▸ THE TASK:
Send back exactly the lines from the opening line of the records below through the one with "Reconstruct the object".

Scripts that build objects

####################

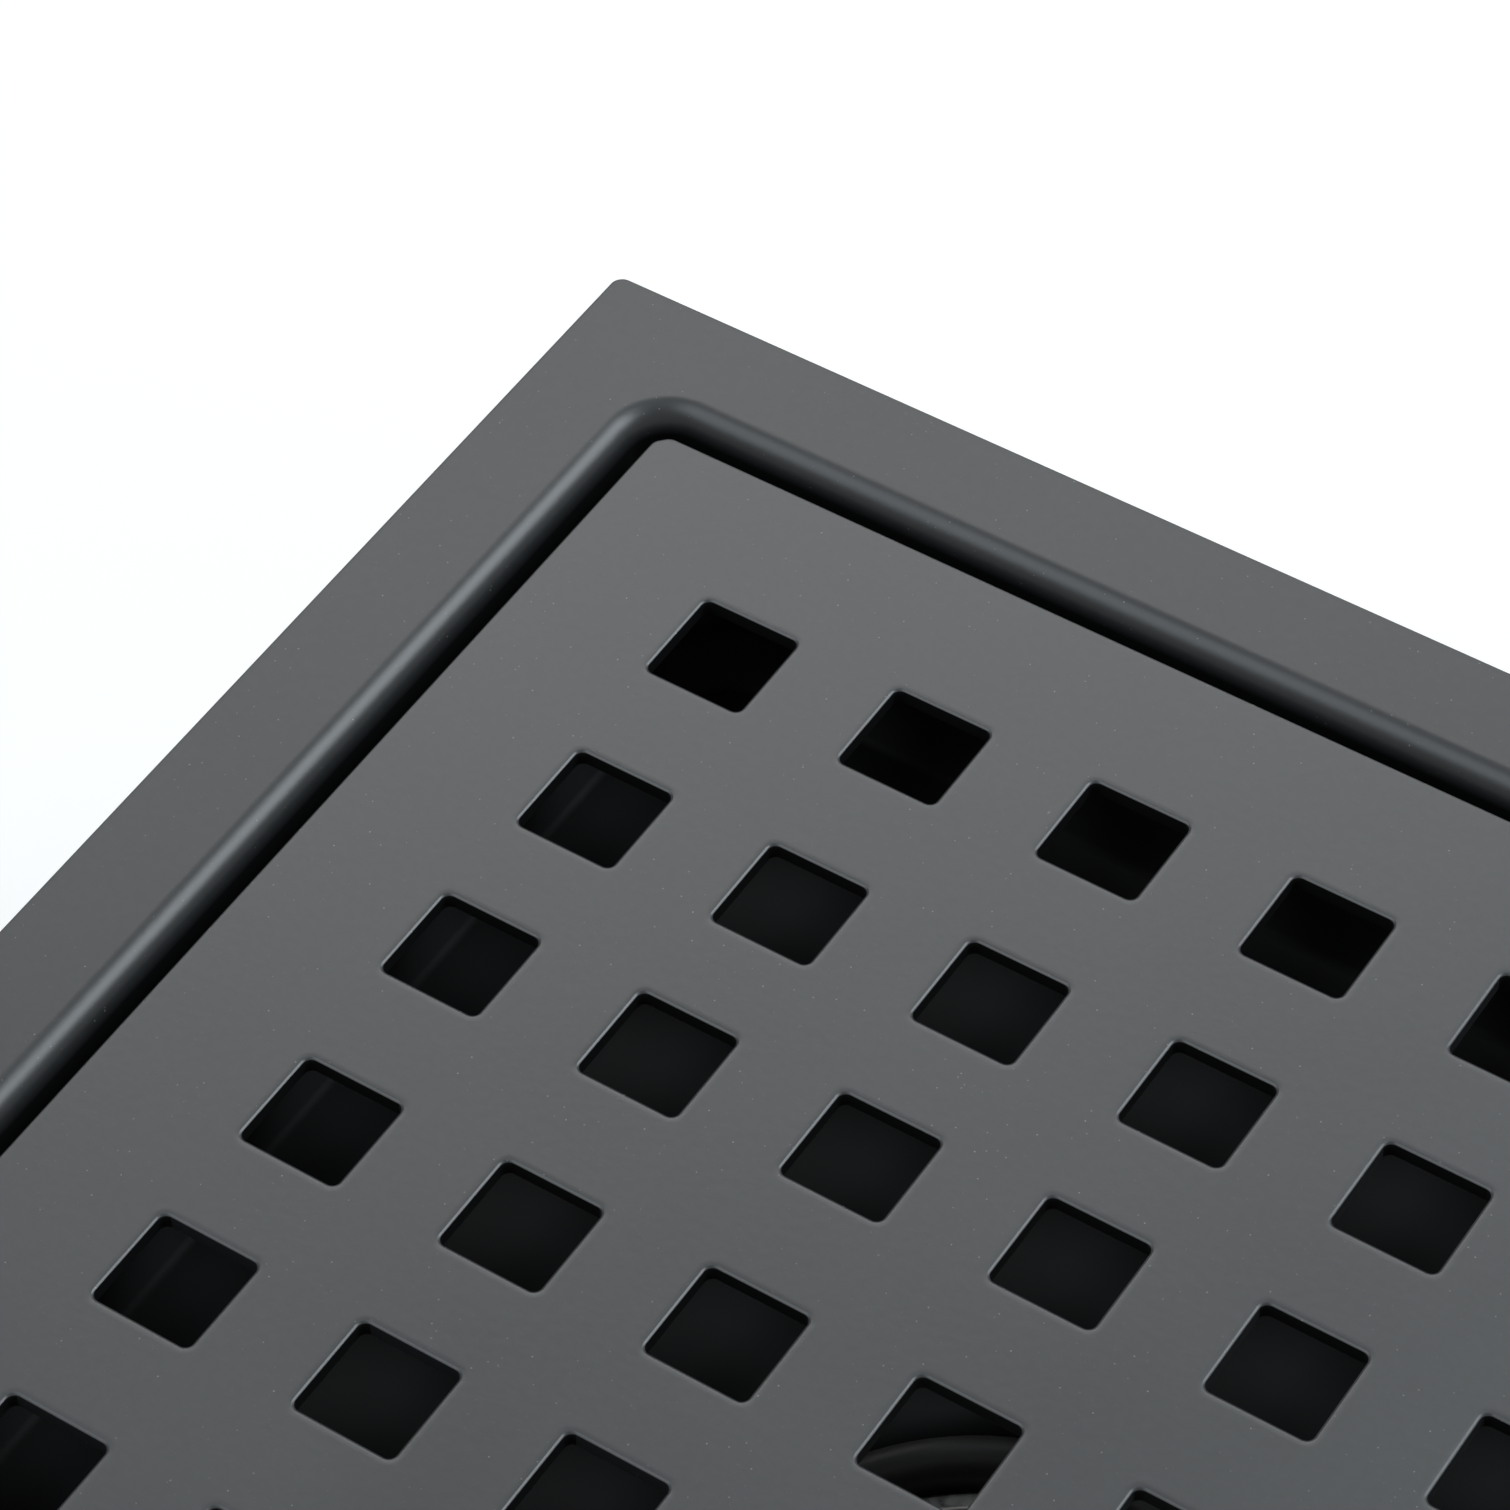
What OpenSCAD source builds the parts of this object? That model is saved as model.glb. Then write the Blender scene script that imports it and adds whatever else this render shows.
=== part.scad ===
// Square shower drain: a pressed tray with a welded outlet, a punched lift-out
// grate, and a pull-out odour trap with a hair basket. Millimetres, +Z up.
// The origin is the centre of the outlet's lower end.

/* [Frame] */
// Overall width of the square rim
frame_w = 150; // [130:1:220]
// Height from the outlet's lower end to the top of the rim
frame_h = 60; // [56:1:110]
// Thickness of the tray's sheet
sheet_t = 1.0; // [0.8:0.1:1.4]
// Width of the flat rim, from its outer edge to the bend
rim_w = 6.9; // [5:0.1:12]
// Plan radius of the rim's outer corners
rim_corner_r = 0.65; // [0.3:0.05:3]

/* [Tray] */
// Radius of the rolled bend from the rim into the recess
bend_r = 1.9; // [1.5:0.1:3]
// Plan radius of the recess wall in its corners
recess_corner_r = 2.9; // [2.4:0.1:5]
// Inside radius where the recess wall turns into the ledge
ledge_bend_r = 1.2; // [0.8:0.1:2]
// Depth of the grate's ledge below the rim
ledge_depth = 8.6; // [6:0.1:14]
// Width of the ledge, from the recess wall to the step
ledge_w = 5.6; // [5:0.1:9]
// Drop of the step from the ledge to the tray's floor
step_depth = 2.8; // [2.4:0.1:6]
// Slope of the step, in degrees from level
step_slope = 45; // [30:1:60]
// Radius of both bends of the step, on their inner side
step_bend_r = 1.0; // [0.6:0.1:1.6]
// Plan radius of the step in the tray's corners
step_corner_r = 5.5; // [4:0.5:20]

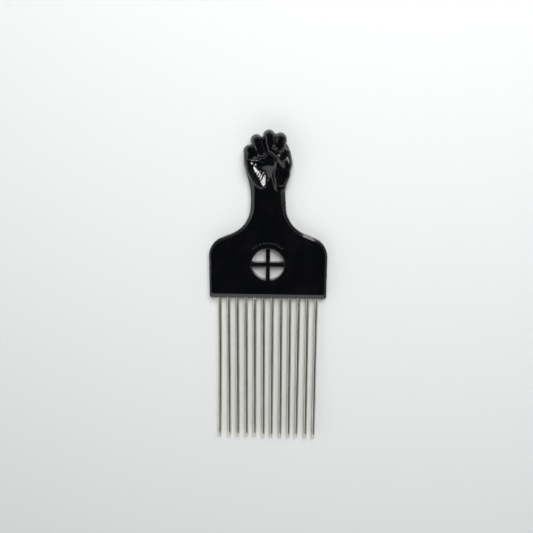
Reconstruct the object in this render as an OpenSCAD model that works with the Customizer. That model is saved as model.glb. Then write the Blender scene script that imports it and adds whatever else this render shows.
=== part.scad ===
// Afro pick: a moulded plastic handle that ends in a raised fist, with steel wire tines set in its head.
// It lies on its back. X runs across the head, Y from the tine tips to the fist, Z up from the back face.

/* [Head] */
// Width of the head
head_w = 76; // [70:1:90]
// Thickness of the head and the neck
head_t = 6.4; // [5.6:0.1:8]
// Height of the straight sides of the head, from its lower edge to the shoulders
side_h = 27.8; // [24:0.1:33]
// Radius of each rounded shoulder
shoulder_r = 12.5; // [8:0.1:16]
// Angle through which each shoulder turns before it runs straight towards the neck
shoulder_turn = 68; // [58:1:78]
// Radius of each hollow between shoulder and neck
hollow_r = 20; // [15:0.1:24]
// Radius of the two lower corners of the head
corner_r = 1.3; // [0.5:0.1:3]

/* [Edges] */
// Width of the bevel of the front face along the sides of the head
side_bevel = 1.5; // [0.8:0.1:2.4]
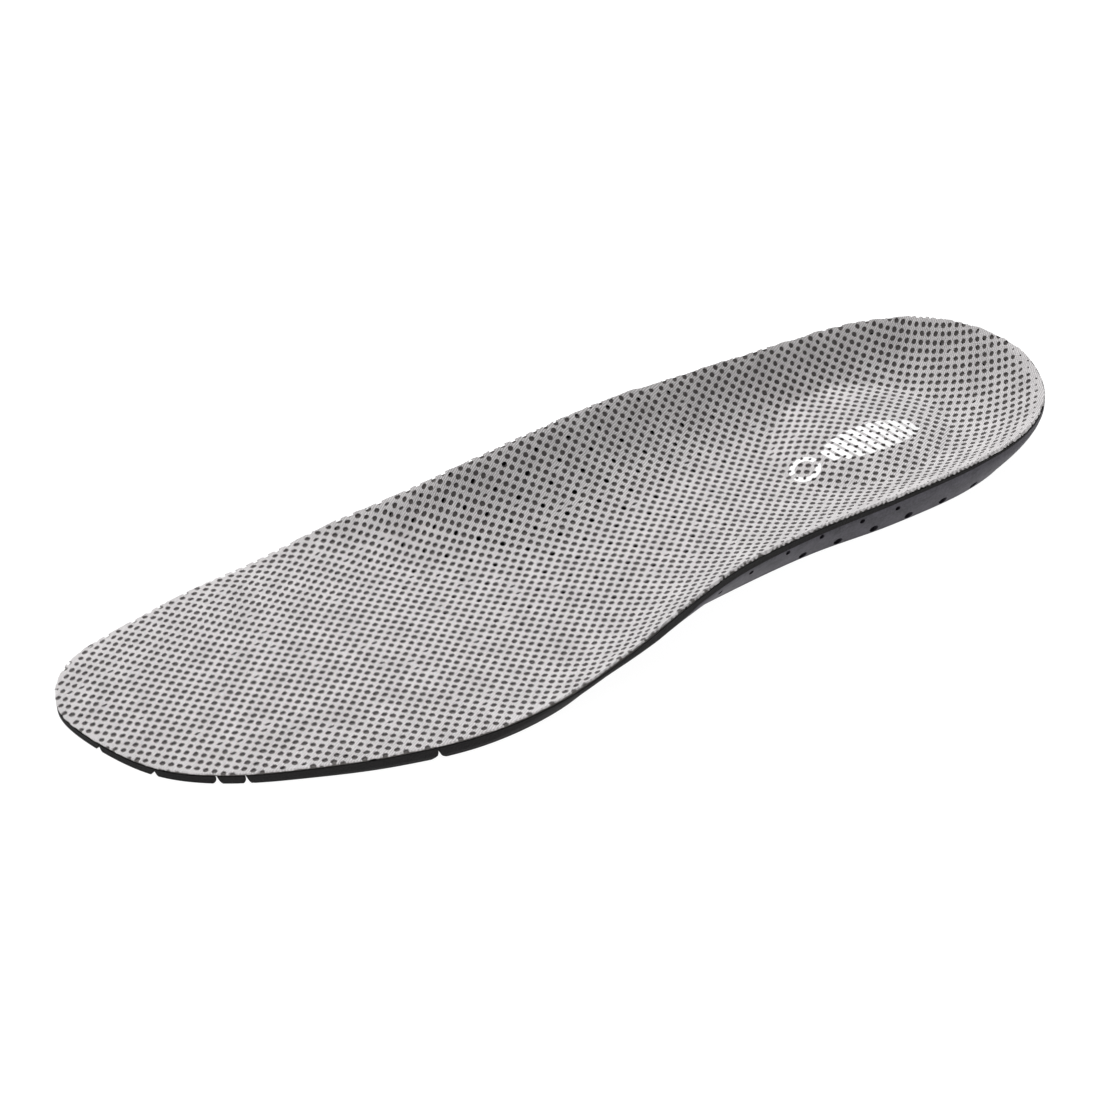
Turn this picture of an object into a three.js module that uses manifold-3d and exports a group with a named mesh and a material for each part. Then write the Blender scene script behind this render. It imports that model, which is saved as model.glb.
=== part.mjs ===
// Cushioned insole for a left foot: a knitted mesh cover on a lining, over black foam that deep
// flex grooves divide, with a moulded heel-and-arch shell and a soft pad under the heel dome.
// Millimetres. +X points to the toes, +Y to the outer (small-toe) side, +Z up.
// The origin is the middle of the footprint, on the surface that the insole lies on.
import * as THREE from 'three';
import Module from 'manifold-3d';
import { mergeVertices } from 'three/addons/utils/BufferGeometryUtils.js';

const wasm = await Module();
wasm.setup();

// ---------------------------------------------------------------- driving dimensions
const LENGTH = 279.6;
const BALL_WIDTH = 96;
const HEEL_WIDTH = 67;
const ARCH_RISE = 1; // multiplies how far the rim climbs above the bed

const COVER = 0.4; // knitted mesh
const LINING = 0.75; // backing knit
const PRINT = 0.2; // transfer film on the heel
const GAP = 0.3; // glue line between neighbouring layers

const BALL_GROOVE_FROM_TOES = 75.8;
const TOE_GROOVE_FROM_TOES = 31.3;
const SECOND_TOE_GROOVE_FROM_TOES = 25;
const GROOVE_WIDTH = 2.4;
const TOE_SPLIT_OUTER = { back: 0.073, front: 0.194 }; // shares of the ball width, off the middle
const TOE_SPLIT_INNER = { back: -0.104, front: -0.021 };

const EDGE = 2.4; // upright part of the foam edge below the rim
const SHELL_LENGTH = 150; // from the back of the heel to the shell's front edge
const SHELL_FLOOR = 1.3; // shell left under the heel pad, and its least thickness anywhere
const BAND_FRONT = 1.2; // black foam over the shell, at the shell's front edge
const BAND_MIDDLE = 2.4; // at its thickest, under the waist
const BAND_HEEL = 0.9; // and at the back of the heel
const BAND_MIDDLE_FROM_HEEL = 110;

const DOME_FROM_HEEL = 48.5;
const DOME_SIDE = 0; // off the middle line, to the outer side
const DOME_LENGTH = 52;
const DOME_WIDTH = 43;
const DOME_RISE = 3;
const DOME_FULLNESS = 2.4; // higher makes the top flatter and the flank steeper
const PAD_LENGTH = 47;
const PAD_WIDTH = 38;
const PRINT_LENGTH = 33;
const PRINT_WIDTH = 16;

// Stations from toe to heel. along: share of the length from the heel. floor: height of the bed on
// the middle line. Each side has its offset as a share of the local width, the height of the rim,
// tuck (how far the wall's foot sits inside the rim) and curl (how late the bed starts to climb).
const TOE_TIP = { along: 1, floor: 3.2, side: -0.205, height: 3.4, tuck: 0.5, curl: 3 };
const HEEL_BACK = { along: 0, floor: 5.6, side: 0.05, height: 21.3, tuck: 8.5, curl: 2.8 };
const STATIONS = [
  { along: 0.984, floor: 3.3, outer: [-0.025, 3.5, 0.5, 3], inner: [-0.335, 3.4, 0.5, 3] },
  { along: 0.952, floor: 3.6, outer: [0.145, 3.6, 0.5, 3], inner: [-0.405, 3.4, 0.5, 3] },
  { along: 0.902, floor: 4.1, outer: [0.267, 3.9, 0.5, 3], inner: [-0.444, 3.5, 0.5, 3] },
  { along: 0.834, floor: 4.8, outer: [0.364, 4.4, 0.5, 3], inner: [-0.483, 3.7, 0.5, 3] },
  { along: 0.763, floor: 5.5, outer: [0.443, 5.0, 0.5, 3], inner: [-0.499, 4.2, 0.6, 4] },
  { along: 0.687, floor: 5.4, outer: [0.493, 5.4, 0.7, 4], inner: [-0.485, 8.5, 2.5, 5] },
  { along: 0.612, floor: 4.8, outer: [0.497, 6.8, 2.5, 6], inner: [-0.434, 14.3, 5.5, 3.2] },
  { along: 0.537, floor: 5.7, outer: [0.523, 10.8, 7.5, 5], inner: [-0.405, 22.1, 8.5, 2.6] },
  { along: 0.462, floor: 7.2, outer: [0.543, 13.2, 8.8, 3.9], inner: [-0.474, 24.7, 9.5, 2.4] },
  { along: 0.387, floor: 7.7, outer: [0.481, 12.6, 4.8, 3.8], inner: [-0.542, 24.4, 9, 2.6] },
  { along: 0.298, floor: 6.4, outer: [0.425, 11.4, 2.8, 2.8], inner: [-0.569, 21.9, 7.5, 3] },
  { along: 0.208, floor: 5.5, outer: [0.433, 12.1, 2.4, 3], inner: [-0.567, 20.7, 6.5, 3.1] },
  { along: 0.119, floor: 5.5, outer: [0.428, 13, 3.6, 3.2], inner: [-0.557, 19.6, 6.5, 3] },
  { along: 0.054, floor: 5.6, outer: [0.393, 15.2, 7, 3], inner: [-0.449, 20, 8, 2.9] },
  { along: 0.015, floor: 5.6, outer: [0.282, 18.6, 9.5, 2.9], inner: [-0.215, 21.6, 8.5, 2.8] },
];
const WIDENING = { from: 0.4, to: 0.62 }; // where the heel's width passes into the ball's
const SPINE_HEEL = 36; // the middle line stops this far short of the heel
const SPINE_TOE = 38; // and of the toes

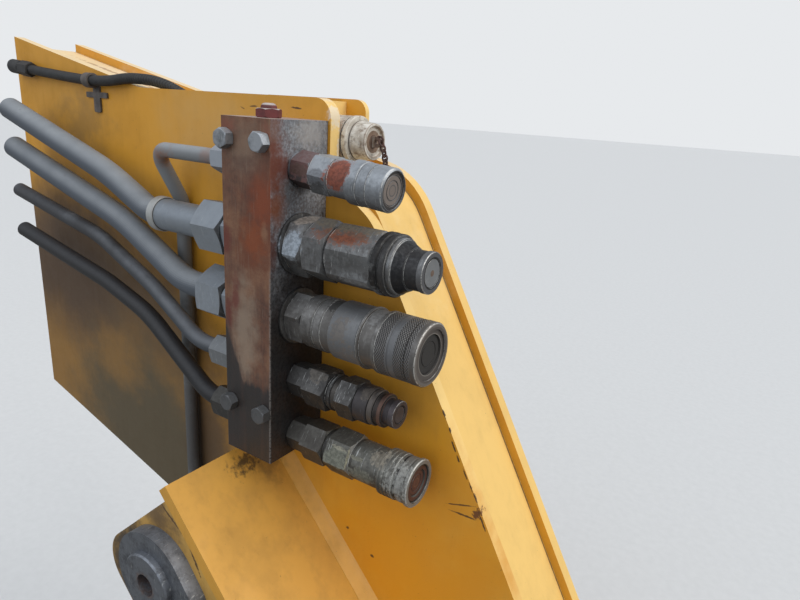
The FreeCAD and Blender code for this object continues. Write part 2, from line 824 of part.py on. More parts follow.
# Housing ear: it carries the outer end of the pin and the flag's bolt.
flag_centre = V(pin_x, pin_z, 0)
bolt_at = flag_centre + HOUSING_RUN * val("flag_bolt_along")
inset = val("housing_ear_inset")
depth = val("housing_depth")
ear_outline = [on_housing(inset, -cover_thick) + (0,),
               on_housing(cover_run, -cover_thick) + (0,),
               on_housing(cover_run, -cover_thick - val("housing_nose_drop"))
               + (val("housing_nose_radius"),),
               on_housing(cover_run - val("housing_nose_run"), -depth)
               + (val("housing_heel_radius"),),
               on_housing(inset, -depth) + (val("housing_corner_radius"),)]
keep(plate("housing_ear", ear_outline, "housing_ear_y", "housing_ear_thick",
           [(pin_x, pin_z, "pin_hole_dia"), (bolt_at.x, bolt_at.y, "flag_bolt_dia")]),
     "housing_ear_plate")

# Pivot pin: turned with a bevelled hub, an open centre and a plain shaft.
hub_bevel = val("pin_hub_bevel")
hub_radius = val("pin_hub_dia") / 2
shaft_radius = val("pin_dia") / 2
centre_radius = val("pin_centre_dia") / 2
hub = val("pin_hub_stand")
pin_end = hub + val("pin_length")
centre_end = val("pin_centre_depth")
pin_profile = [(0, centre_radius, 0), (0, hub_radius - hub_bevel, 0), (hub_bevel, hub_radius, 0),
               (hub, hub_radius, 0), (hub, shaft_radius, 0),
               (pin_end - hub_bevel, shaft_radius, 0), (pin_end, shaft_radius - hub_bevel, 0),
               (pin_end, 0, 0), (centre_end, 0, 0), (centre_end, centre_radius, 0)]
pin = turned("pin_turning", pin_profile)
pin.Placement = FreeCAD.Placement(V(pin_x, val("flag_y") - hub, pin_z),
                                  FreeCAD.Rotation(V(0, 0, 1), 90))
keep(pin, "tilt_pin")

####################

▸ COMPLETED EXERCISE:
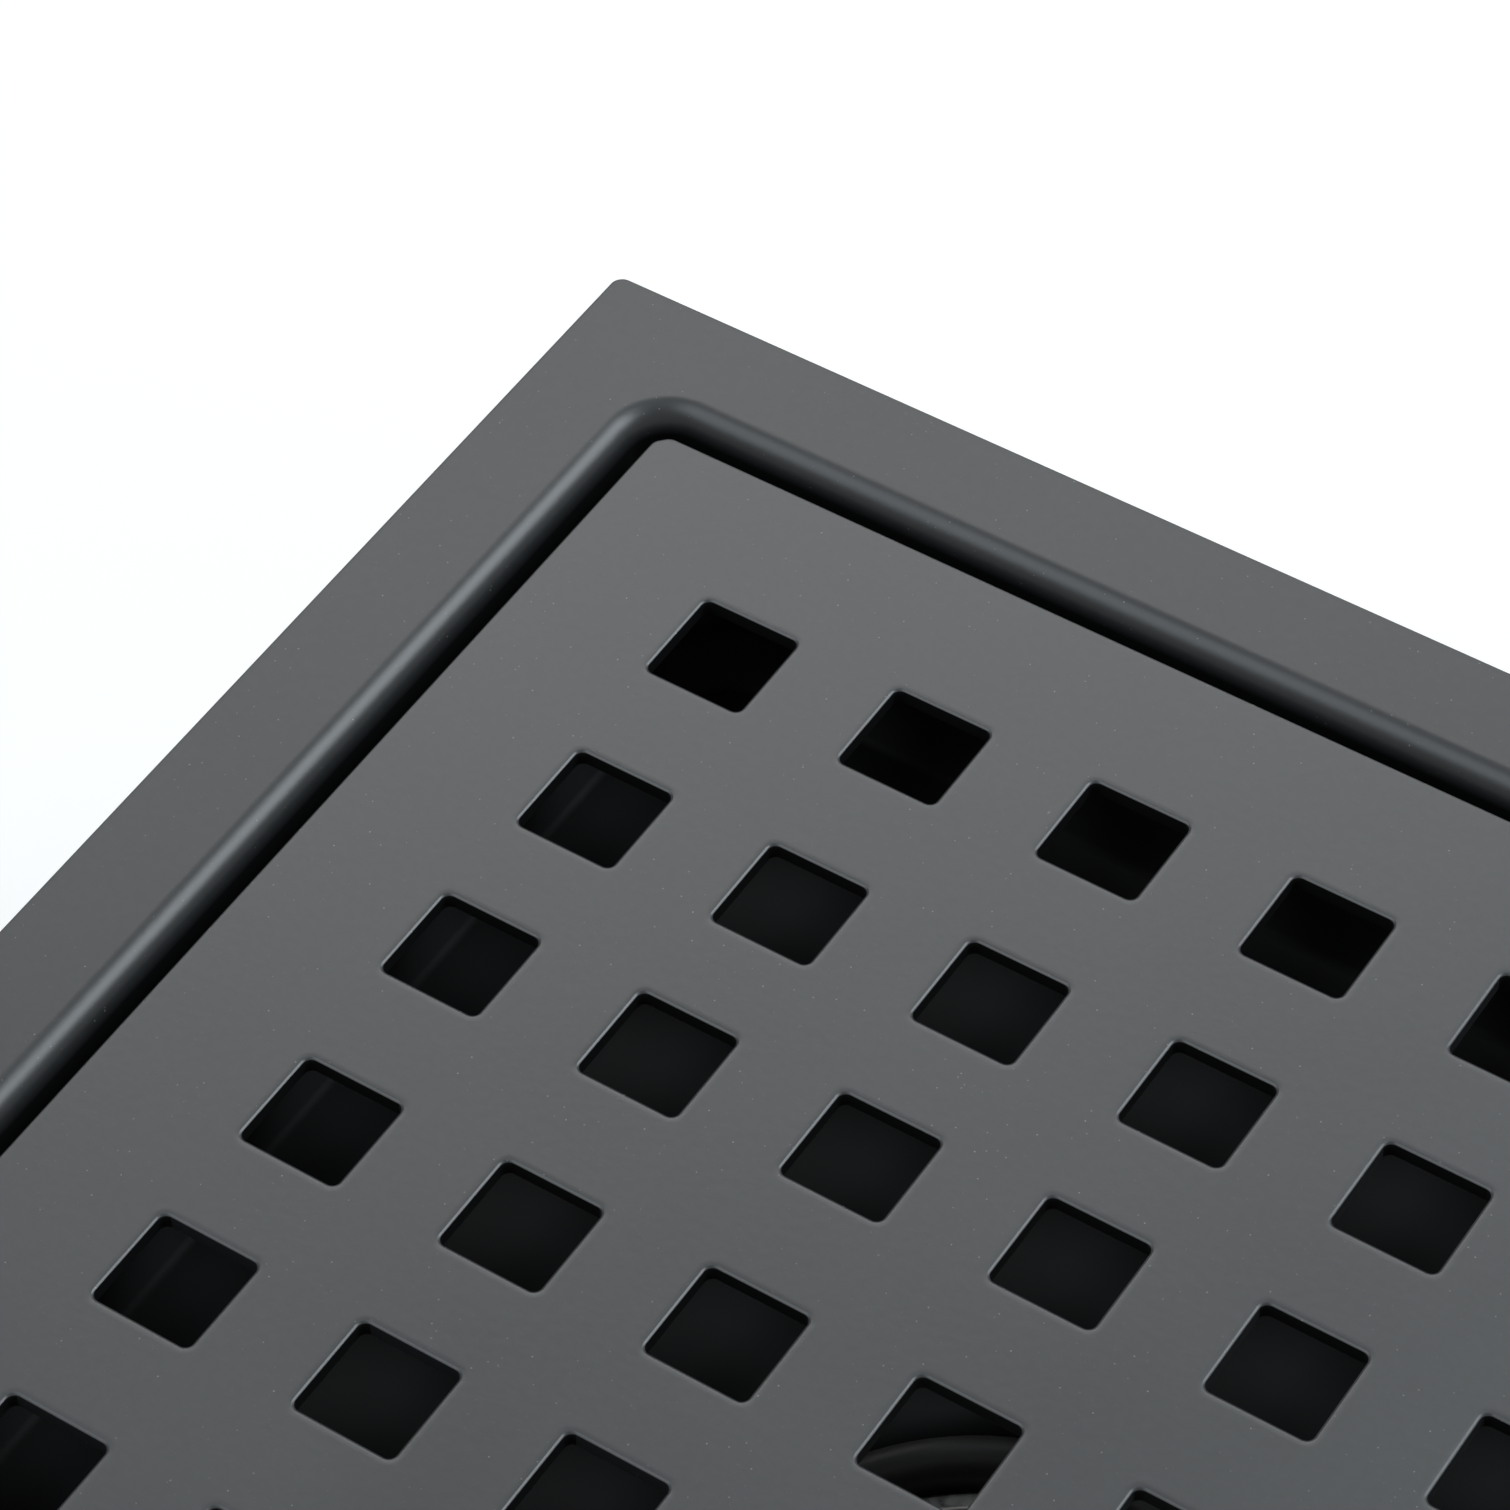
What OpenSCAD source builds the parts of this object? That model is saved as model.glb. Then write the Blender scene script that imports it and adds whatever else this render shows.
=== part.scad ===
// Square shower drain: a pressed tray with a welded outlet, a punched lift-out
// grate, and a pull-out odour trap with a hair basket. Millimetres, +Z up.
// The origin is the centre of the outlet's lower end.

/* [Frame] */
// Overall width of the square rim
frame_w = 150; // [130:1:220]
// Height from the outlet's lower end to the top of the rim
frame_h = 60; // [56:1:110]
// Thickness of the tray's sheet
sheet_t = 1.0; // [0.8:0.1:1.4]
// Width of the flat rim, from its outer edge to the bend
rim_w = 6.9; // [5:0.1:12]
// Plan radius of the rim's outer corners
rim_corner_r = 0.65; // [0.3:0.05:3]

/* [Tray] */
// Radius of the rolled bend from the rim into the recess
bend_r = 1.9; // [1.5:0.1:3]
// Plan radius of the recess wall in its corners
recess_corner_r = 2.9; // [2.4:0.1:5]
// Inside radius where the recess wall turns into the ledge
ledge_bend_r = 1.2; // [0.8:0.1:2]
// Depth of the grate's ledge below the rim
ledge_depth = 8.6; // [6:0.1:14]
// Width of the ledge, from the recess wall to the step
ledge_w = 5.6; // [5:0.1:9]
// Drop of the step from the ledge to the tray's floor
step_depth = 2.8; // [2.4:0.1:6]
// Slope of the step, in degrees from level
step_slope = 45; // [30:1:60]
// Radius of both bends of the step, on their inner side
step_bend_r = 1.0; // [0.6:0.1:1.6]
// Plan radius of the step in the tray's corners
step_corner_r = 5.5; // [4:0.5:20]

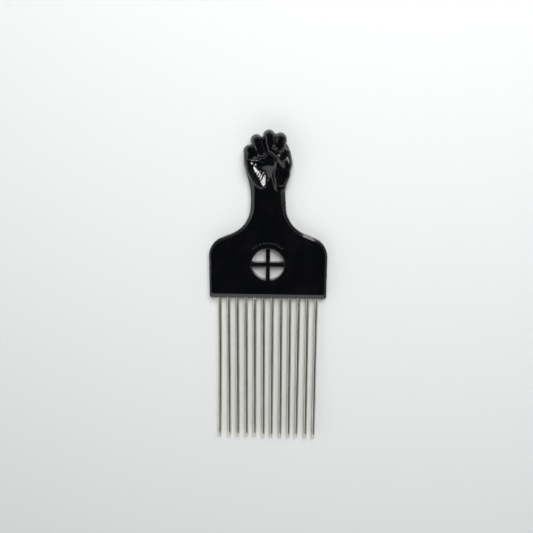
Reconstruct the object in this render as an OpenSCAD model that works with the Customizer. That model is saved as model.glb. Then write the Blender scene script that imports it and adds whatever else this render shows.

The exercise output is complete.